Well, it turns out the people in that community regularly climb to the top of the dam and shake their heads at the amount of water held back while they are only getting a small portion. They have been hoping the dam would break for years now, in fact, they have been expecting it. I just didn't know this until yesterday.
I can explain how I know this through another story.
Several years ago, my grandma died.
Because of the stop sign in my eyes, I cried for a minute or two when I heard the news and that was the end of my tears. I loved my grandma, and I traveled far to be at her funeral. When I arrived at the memorial service with several of my brothers, my aunt, whom I hadn't seen for a few years, hugged me upon greeting. I expected the hug. What I didn't expect was the length of the hug. She hugged me for several long minutes which were not unpleasant. What I also didn't expect was that when she let go, her face, which had previously been smiling, was now wet and twisted with tears. I felt good being a part of her emotional release, even though I didn't have one to share with her.
One more story and I will make my point.
Two days ago, I was walking with a friend. This friend was glowing with happiness from her weekend with her family. She was so joyful that I hugged her, and when I let go, she was crying.

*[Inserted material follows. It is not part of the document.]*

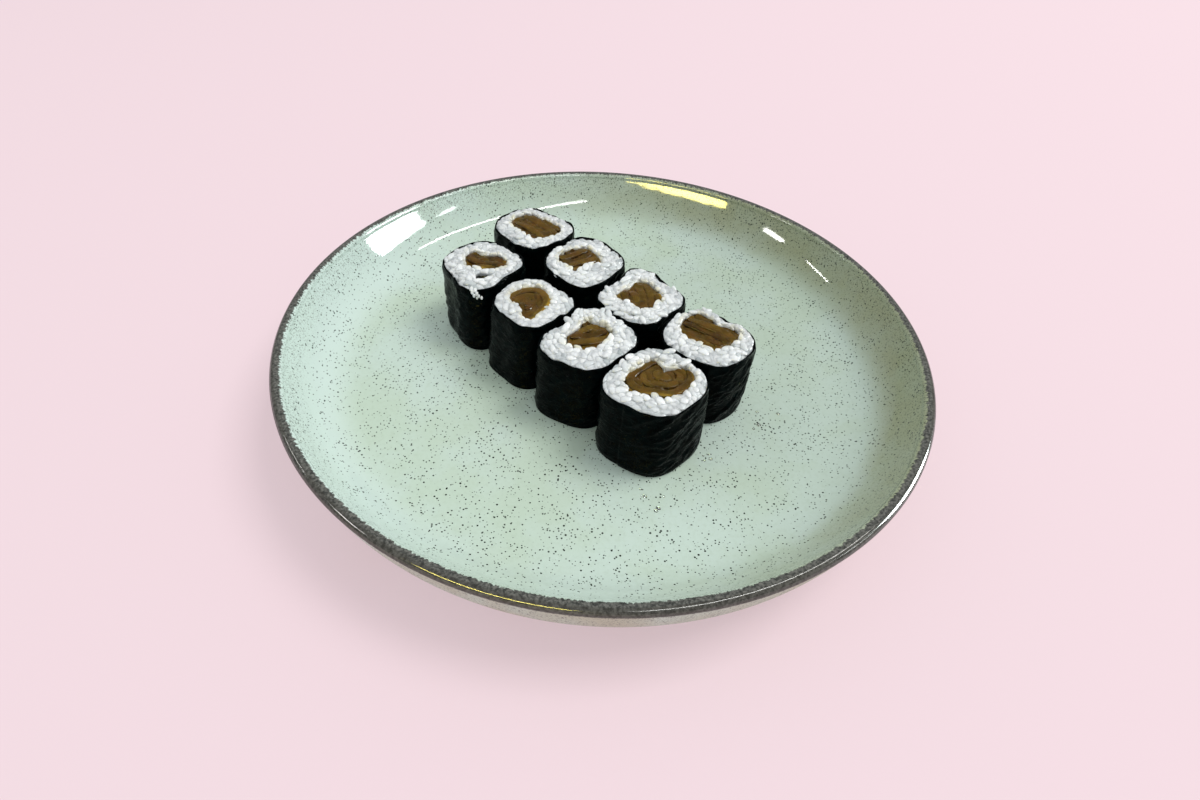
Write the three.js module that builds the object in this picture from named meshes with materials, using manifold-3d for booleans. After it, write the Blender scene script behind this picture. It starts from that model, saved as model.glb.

Yesterday I put the two stories together, and realized I had a super-power. I can make people cry by hugging them.
The more I thought about this, the more amazed I became by it. I can make other people cry, but I can't make myself cry. Why can't I cry? People always assume I'm crying anyway. Strangers hug me and talk tenderly to me, or ask me for inappropriate favors ("Will you call my boss and tell her I quit?"). Somehow all the tears are stopped at my eyes. I don't feel them, and they don't come out, but people know they are there.
That is the amazing part: people know there is a dam full of water just waiting to burst. I had been stopping everything and damming it up, to hide what I considered weakness, but everyone knows and feels it anyway. All these years, I haven't fooled anyone but myself.
It's time to break that dam. I'm tearing those stop signs down.